● **WHAT TO WORK ON**: Return exactly the lines that run from the beginning through the line containing "is X = Y = 0.", both included, and no others.

— Start PROVIDED RECORDS —

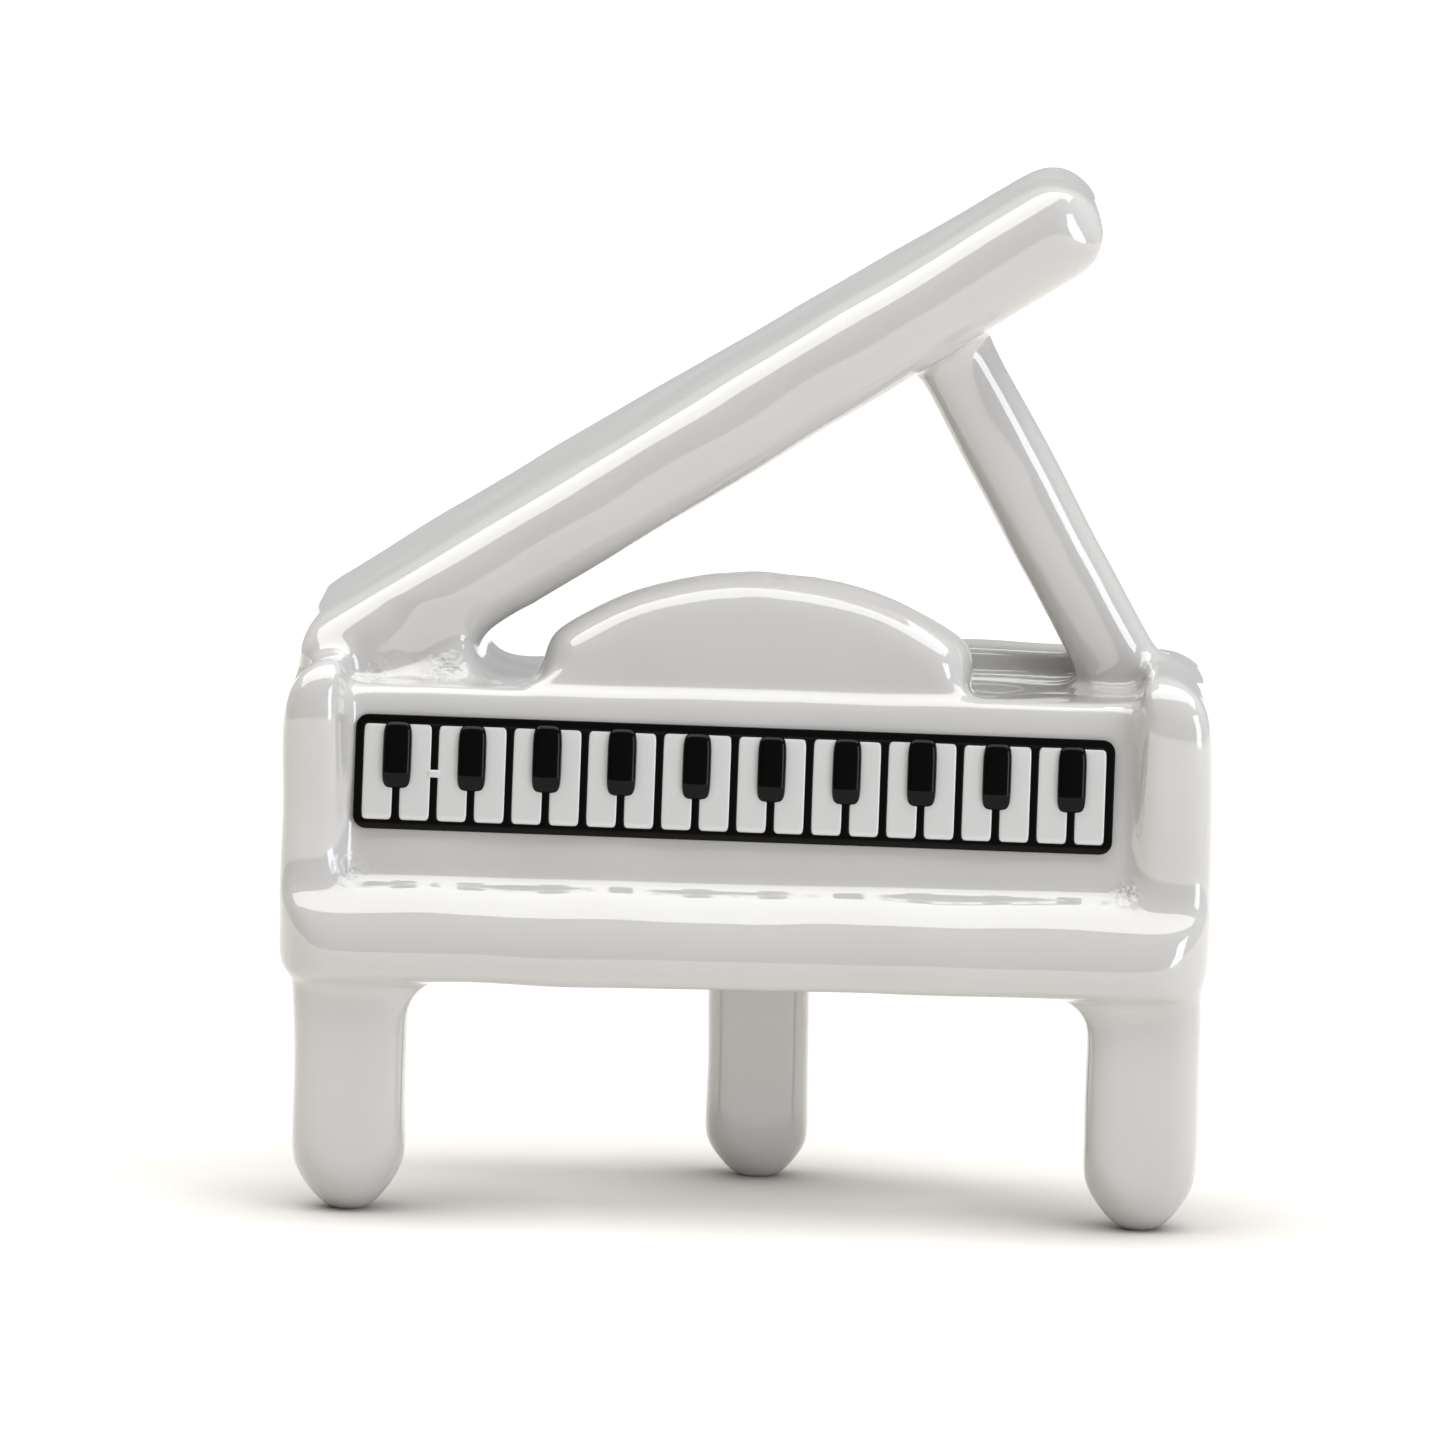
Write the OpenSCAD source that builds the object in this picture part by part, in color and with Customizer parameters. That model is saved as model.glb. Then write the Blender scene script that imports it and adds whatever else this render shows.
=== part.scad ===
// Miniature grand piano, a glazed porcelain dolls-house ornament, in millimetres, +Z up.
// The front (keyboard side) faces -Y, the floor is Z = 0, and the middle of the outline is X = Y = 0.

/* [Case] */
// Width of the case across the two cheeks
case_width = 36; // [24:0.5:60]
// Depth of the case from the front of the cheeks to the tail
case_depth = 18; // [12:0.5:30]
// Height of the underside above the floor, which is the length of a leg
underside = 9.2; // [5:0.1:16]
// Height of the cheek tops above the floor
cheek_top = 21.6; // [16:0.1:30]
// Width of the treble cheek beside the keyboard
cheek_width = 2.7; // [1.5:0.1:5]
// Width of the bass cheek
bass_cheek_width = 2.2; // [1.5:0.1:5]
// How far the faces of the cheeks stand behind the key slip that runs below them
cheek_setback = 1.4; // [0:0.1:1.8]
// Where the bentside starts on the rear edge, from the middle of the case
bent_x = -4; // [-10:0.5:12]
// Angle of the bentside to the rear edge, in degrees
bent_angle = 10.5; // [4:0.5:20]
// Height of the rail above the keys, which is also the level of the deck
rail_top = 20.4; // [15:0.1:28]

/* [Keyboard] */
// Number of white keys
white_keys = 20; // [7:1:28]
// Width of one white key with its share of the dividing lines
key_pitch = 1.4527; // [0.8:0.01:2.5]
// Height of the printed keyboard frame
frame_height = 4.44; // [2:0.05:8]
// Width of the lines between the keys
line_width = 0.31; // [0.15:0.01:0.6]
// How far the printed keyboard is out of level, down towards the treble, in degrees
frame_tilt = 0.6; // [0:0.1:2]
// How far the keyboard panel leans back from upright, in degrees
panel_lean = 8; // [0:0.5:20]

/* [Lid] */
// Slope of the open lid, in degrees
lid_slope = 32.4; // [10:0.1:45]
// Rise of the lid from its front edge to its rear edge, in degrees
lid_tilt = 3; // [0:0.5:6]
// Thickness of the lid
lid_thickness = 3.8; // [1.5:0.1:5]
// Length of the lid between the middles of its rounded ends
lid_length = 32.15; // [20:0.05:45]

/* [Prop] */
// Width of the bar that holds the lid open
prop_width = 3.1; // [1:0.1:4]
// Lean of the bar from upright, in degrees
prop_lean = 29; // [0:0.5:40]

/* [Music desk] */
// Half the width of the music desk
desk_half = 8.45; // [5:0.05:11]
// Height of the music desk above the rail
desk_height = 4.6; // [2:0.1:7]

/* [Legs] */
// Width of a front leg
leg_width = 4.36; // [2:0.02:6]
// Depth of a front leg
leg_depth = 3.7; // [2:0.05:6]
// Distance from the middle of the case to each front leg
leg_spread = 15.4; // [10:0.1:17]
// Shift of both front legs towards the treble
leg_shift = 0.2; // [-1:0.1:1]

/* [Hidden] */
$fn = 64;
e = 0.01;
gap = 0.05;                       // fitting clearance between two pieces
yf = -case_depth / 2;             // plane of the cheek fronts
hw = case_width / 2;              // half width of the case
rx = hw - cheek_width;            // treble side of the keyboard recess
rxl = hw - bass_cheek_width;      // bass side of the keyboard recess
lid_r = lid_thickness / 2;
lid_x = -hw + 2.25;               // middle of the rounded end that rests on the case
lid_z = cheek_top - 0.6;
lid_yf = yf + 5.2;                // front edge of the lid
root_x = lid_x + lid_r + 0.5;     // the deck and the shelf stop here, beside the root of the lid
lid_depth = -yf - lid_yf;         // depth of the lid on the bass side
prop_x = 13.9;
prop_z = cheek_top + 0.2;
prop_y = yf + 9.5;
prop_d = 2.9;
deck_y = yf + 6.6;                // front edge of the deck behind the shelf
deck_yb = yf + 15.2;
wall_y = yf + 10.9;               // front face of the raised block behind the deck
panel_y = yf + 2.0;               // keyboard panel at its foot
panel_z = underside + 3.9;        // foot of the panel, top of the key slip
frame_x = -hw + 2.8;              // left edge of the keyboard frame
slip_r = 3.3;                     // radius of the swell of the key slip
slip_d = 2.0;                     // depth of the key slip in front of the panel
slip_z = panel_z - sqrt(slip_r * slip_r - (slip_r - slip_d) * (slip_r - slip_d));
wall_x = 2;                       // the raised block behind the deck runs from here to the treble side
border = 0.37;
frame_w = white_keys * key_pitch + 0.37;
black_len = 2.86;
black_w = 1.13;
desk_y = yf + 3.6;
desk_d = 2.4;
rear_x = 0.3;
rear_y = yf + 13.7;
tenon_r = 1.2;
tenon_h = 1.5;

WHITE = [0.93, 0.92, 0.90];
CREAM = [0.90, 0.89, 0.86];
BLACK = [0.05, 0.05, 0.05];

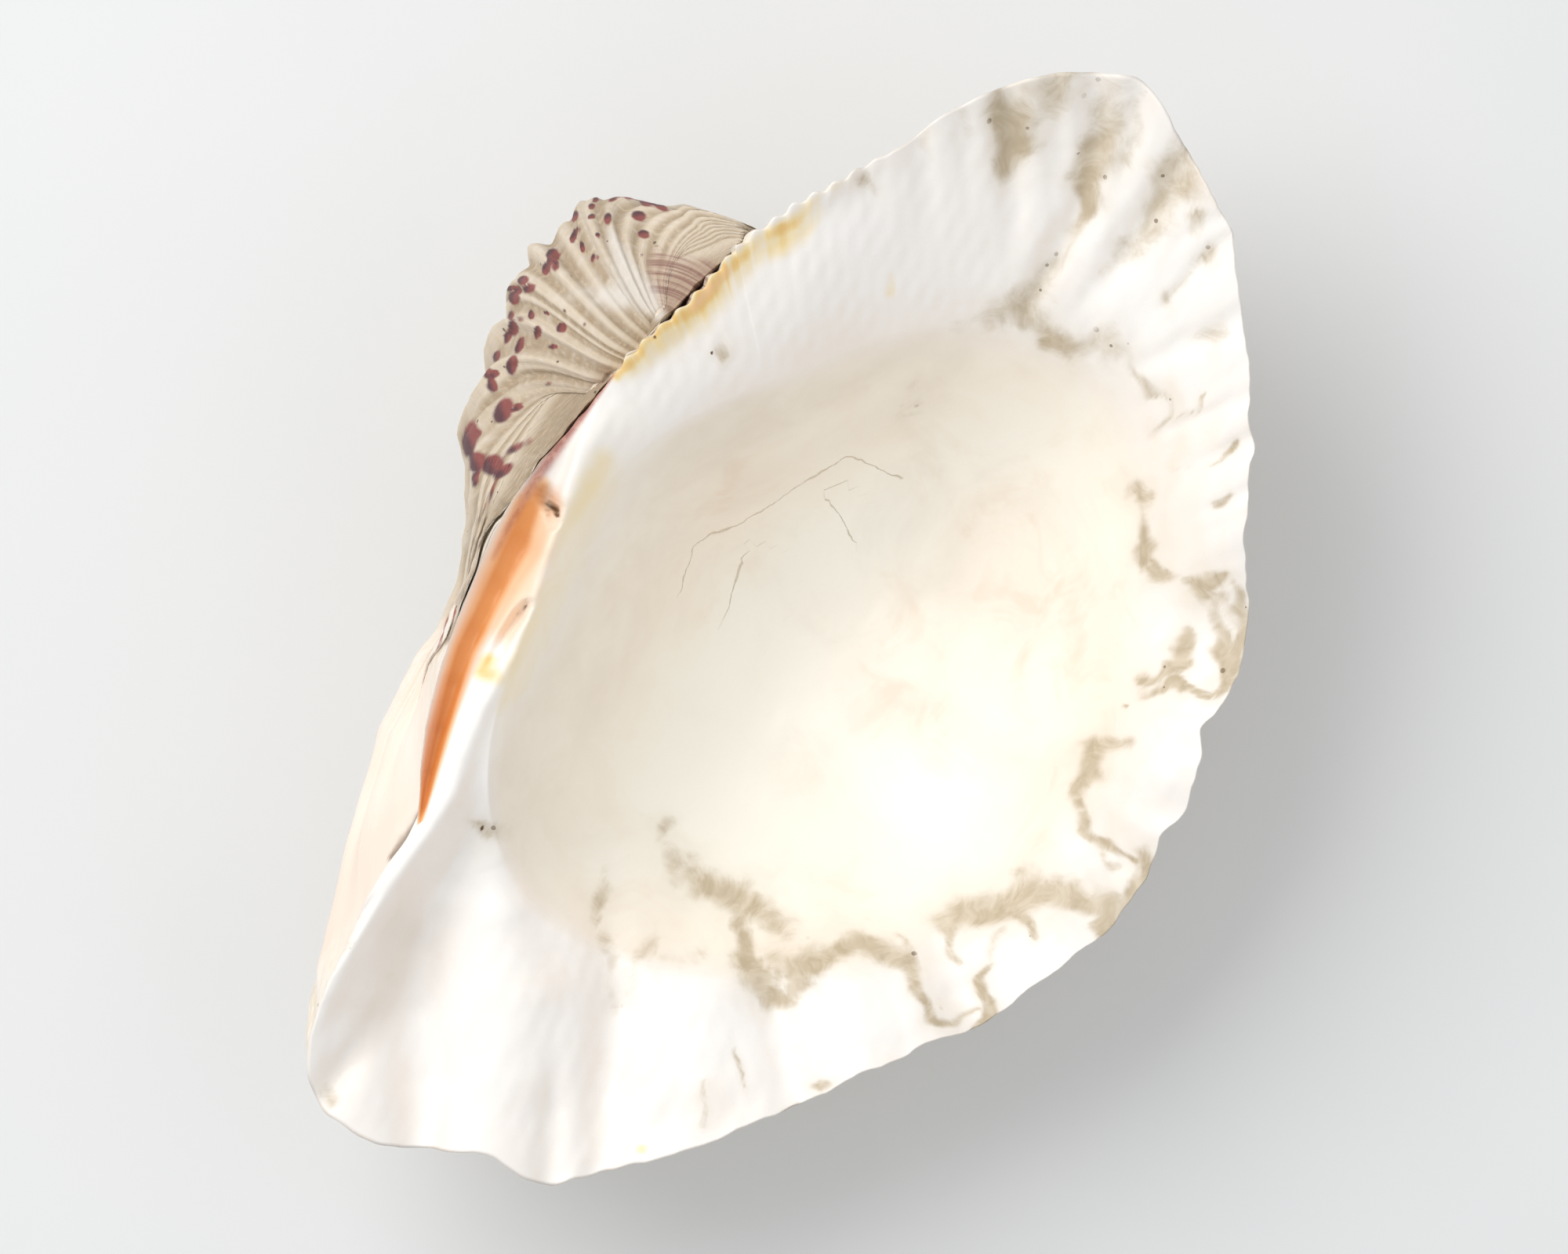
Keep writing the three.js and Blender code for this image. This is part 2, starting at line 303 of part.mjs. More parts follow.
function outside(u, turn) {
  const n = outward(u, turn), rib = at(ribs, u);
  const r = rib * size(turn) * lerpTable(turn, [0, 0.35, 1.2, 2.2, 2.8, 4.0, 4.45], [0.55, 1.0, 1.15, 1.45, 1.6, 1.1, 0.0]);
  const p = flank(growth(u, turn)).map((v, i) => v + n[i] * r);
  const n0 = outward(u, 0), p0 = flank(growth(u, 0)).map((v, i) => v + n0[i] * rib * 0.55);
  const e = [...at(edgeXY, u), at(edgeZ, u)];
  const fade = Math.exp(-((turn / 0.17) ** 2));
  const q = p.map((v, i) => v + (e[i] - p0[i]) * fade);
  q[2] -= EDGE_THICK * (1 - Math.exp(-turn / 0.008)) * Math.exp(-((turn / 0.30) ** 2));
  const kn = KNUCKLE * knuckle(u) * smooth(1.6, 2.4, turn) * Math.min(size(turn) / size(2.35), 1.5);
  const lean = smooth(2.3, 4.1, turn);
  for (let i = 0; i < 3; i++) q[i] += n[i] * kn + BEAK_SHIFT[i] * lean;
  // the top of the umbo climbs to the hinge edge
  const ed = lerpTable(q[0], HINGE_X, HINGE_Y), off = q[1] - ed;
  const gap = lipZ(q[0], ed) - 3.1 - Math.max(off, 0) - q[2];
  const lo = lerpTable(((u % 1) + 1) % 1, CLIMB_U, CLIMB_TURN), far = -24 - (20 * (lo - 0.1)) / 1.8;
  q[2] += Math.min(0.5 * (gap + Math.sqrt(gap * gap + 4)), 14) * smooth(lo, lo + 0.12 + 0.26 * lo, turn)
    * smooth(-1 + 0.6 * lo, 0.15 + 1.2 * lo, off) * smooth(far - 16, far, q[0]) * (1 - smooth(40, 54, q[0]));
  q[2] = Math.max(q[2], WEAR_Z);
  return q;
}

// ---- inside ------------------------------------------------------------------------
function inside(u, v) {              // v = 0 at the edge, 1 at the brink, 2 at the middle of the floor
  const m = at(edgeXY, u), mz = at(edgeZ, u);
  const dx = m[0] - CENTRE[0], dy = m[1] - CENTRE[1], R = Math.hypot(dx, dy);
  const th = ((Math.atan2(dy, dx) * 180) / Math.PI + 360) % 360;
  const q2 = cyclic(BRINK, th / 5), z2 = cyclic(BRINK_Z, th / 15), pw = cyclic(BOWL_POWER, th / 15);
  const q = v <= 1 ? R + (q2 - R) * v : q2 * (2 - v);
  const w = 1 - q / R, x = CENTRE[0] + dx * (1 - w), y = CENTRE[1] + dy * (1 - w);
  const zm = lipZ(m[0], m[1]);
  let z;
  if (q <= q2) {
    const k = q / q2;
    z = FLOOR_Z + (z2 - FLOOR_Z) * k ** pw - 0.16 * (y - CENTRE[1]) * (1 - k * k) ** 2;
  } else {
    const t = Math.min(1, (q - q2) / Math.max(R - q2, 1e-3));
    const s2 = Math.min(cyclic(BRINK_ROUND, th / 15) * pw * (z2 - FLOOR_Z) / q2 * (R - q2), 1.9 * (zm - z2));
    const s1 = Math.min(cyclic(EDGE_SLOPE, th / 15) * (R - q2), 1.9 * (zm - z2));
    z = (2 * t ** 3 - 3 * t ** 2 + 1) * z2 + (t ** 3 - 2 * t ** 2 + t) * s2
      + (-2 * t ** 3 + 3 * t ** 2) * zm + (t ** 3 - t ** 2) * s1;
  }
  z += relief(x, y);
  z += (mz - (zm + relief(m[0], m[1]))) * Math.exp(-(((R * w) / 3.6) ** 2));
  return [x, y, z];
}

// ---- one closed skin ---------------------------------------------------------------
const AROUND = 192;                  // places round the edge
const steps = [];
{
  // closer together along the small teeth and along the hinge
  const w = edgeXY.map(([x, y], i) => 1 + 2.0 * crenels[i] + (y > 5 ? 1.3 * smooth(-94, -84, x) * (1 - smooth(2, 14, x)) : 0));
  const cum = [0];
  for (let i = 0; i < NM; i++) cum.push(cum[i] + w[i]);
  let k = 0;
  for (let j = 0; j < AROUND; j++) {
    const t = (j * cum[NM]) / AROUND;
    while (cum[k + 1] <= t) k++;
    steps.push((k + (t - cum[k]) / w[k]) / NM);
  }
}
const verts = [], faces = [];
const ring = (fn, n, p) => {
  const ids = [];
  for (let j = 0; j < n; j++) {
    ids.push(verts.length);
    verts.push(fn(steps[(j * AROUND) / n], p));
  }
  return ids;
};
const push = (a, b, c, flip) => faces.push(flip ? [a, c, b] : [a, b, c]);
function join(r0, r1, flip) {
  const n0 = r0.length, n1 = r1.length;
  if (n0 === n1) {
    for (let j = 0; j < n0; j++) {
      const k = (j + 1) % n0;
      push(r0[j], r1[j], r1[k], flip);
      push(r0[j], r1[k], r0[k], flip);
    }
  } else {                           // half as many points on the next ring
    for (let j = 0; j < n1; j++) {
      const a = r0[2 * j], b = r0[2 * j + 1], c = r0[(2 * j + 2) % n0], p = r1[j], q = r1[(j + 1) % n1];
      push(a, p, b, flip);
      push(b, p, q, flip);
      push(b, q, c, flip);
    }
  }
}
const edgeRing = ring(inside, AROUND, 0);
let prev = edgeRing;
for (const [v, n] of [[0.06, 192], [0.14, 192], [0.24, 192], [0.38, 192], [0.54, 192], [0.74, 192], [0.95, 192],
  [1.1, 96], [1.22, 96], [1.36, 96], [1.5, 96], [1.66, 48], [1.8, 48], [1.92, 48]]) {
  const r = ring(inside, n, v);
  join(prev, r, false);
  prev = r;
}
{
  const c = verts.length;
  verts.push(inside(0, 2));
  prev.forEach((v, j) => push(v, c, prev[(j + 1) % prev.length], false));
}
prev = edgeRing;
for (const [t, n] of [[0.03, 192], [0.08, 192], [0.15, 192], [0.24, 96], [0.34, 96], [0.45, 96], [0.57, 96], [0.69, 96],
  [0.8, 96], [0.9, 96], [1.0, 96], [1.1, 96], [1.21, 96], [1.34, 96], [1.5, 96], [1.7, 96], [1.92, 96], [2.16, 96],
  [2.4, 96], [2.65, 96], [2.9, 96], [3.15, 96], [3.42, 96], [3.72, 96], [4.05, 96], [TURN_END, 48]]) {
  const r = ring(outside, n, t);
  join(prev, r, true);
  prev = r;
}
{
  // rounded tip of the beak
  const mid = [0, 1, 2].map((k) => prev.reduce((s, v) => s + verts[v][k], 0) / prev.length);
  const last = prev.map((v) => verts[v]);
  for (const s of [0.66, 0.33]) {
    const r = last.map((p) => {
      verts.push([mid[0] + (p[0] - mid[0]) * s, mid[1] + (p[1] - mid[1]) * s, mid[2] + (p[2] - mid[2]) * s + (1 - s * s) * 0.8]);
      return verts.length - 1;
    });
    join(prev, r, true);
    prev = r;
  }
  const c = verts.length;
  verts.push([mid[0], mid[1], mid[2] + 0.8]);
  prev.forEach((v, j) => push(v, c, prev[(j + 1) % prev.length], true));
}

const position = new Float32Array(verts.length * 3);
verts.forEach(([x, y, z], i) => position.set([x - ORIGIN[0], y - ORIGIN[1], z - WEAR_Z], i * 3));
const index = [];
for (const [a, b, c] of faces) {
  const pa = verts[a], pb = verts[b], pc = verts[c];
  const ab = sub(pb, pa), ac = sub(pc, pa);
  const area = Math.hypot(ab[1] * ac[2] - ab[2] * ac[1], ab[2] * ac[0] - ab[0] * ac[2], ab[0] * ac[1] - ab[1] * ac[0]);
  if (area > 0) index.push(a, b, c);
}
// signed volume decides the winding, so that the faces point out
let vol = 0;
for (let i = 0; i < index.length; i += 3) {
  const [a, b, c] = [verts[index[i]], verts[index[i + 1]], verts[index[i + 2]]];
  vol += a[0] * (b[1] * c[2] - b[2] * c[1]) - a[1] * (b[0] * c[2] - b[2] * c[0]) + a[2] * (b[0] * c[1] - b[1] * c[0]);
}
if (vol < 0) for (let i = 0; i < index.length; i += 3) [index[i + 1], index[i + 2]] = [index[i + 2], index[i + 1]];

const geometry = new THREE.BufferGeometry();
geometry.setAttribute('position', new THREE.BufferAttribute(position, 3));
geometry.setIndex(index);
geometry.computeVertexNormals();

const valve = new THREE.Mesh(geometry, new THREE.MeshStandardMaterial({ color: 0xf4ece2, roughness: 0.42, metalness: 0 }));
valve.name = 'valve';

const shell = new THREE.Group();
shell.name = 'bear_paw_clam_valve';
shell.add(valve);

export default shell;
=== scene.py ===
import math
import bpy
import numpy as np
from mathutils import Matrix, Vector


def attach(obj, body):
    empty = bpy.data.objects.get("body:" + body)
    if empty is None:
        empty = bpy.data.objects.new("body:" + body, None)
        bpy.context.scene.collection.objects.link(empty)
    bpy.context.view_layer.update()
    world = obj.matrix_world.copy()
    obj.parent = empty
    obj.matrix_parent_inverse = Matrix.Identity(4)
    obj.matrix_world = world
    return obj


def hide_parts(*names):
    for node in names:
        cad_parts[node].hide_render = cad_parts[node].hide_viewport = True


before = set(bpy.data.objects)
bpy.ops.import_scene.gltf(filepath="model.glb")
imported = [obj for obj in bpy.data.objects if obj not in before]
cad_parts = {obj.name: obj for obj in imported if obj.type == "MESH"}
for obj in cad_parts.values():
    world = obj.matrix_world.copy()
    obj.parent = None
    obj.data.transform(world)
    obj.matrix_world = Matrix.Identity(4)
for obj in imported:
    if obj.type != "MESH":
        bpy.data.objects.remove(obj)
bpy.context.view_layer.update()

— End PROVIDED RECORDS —

● **COMPLETE RESPONSE**:
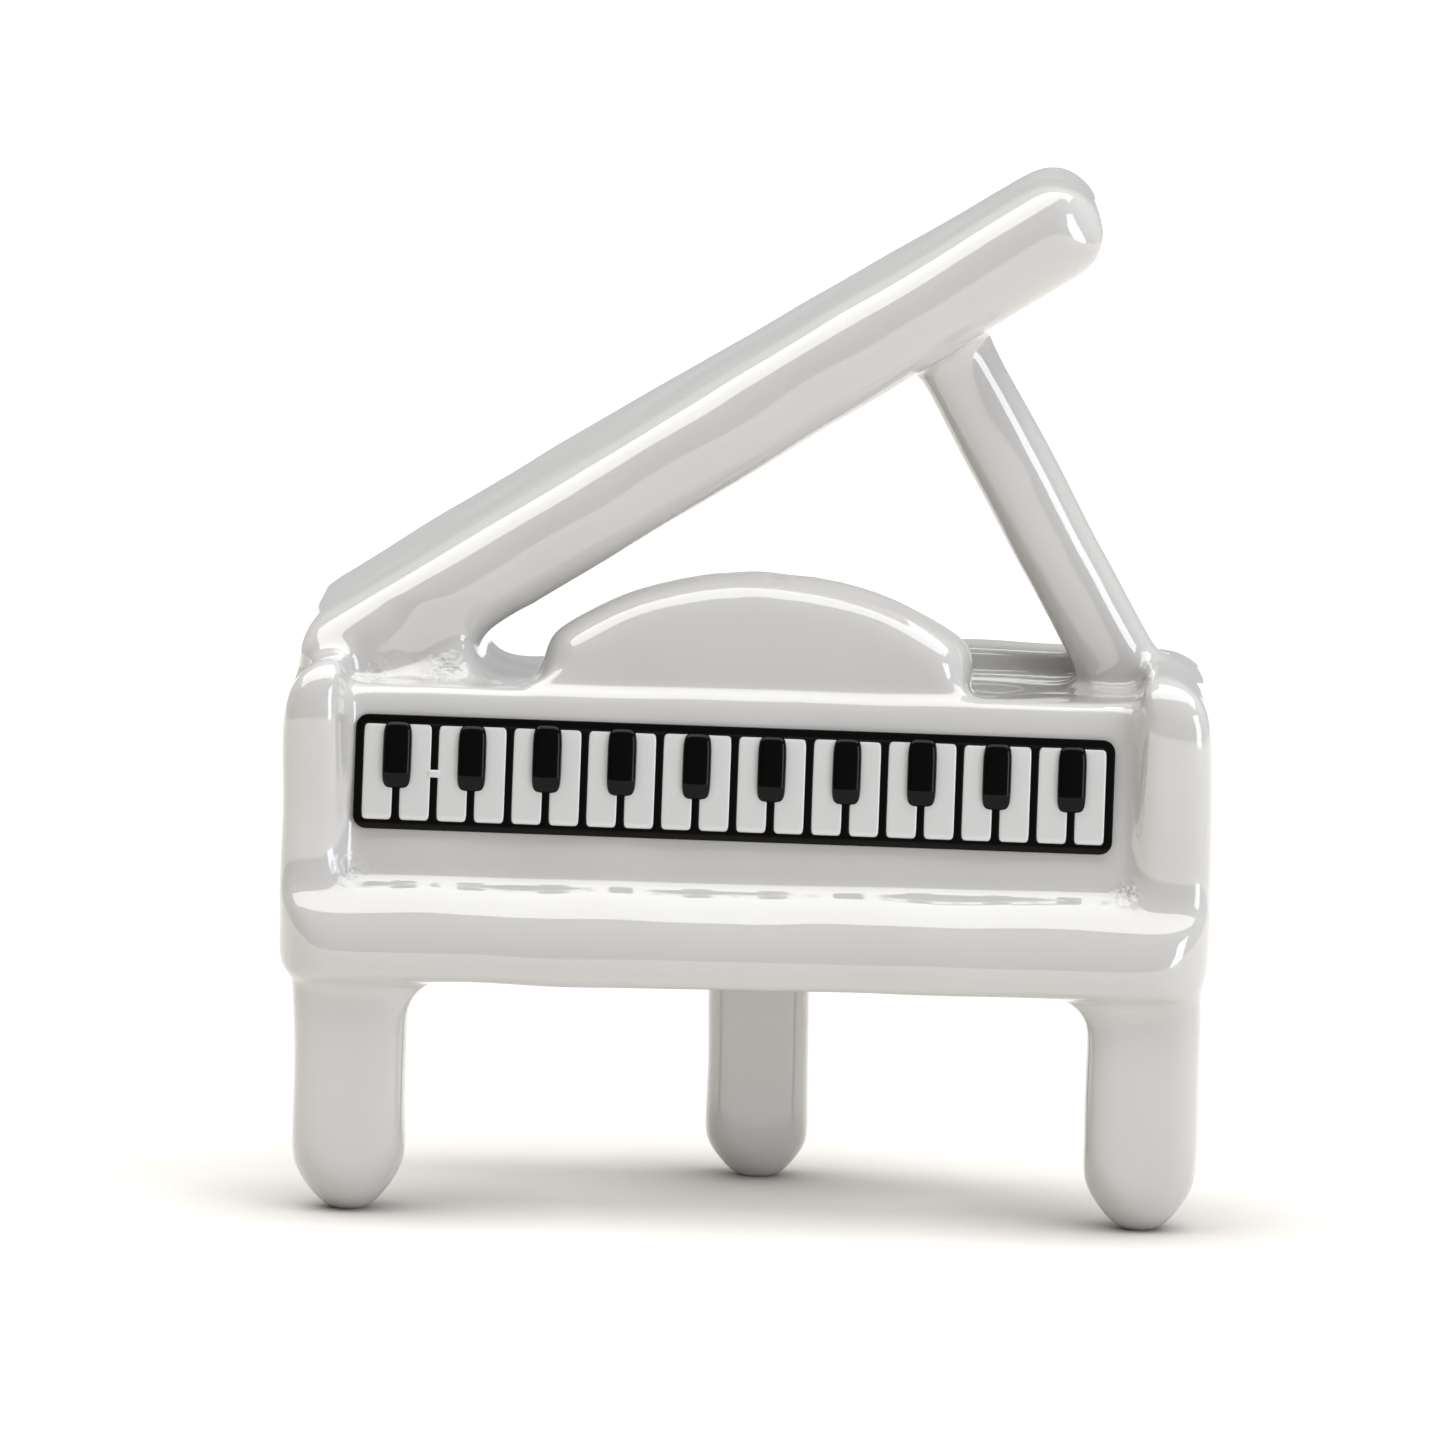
Write the OpenSCAD source that builds the object in this picture part by part, in color and with Customizer parameters. That model is saved as model.glb. Then write the Blender scene script that imports it and adds whatever else this render shows.
=== part.scad ===
// Miniature grand piano, a glazed porcelain dolls-house ornament, in millimetres, +Z up.
// The front (keyboard side) faces -Y, the floor is Z = 0, and the middle of the outline is X = Y = 0.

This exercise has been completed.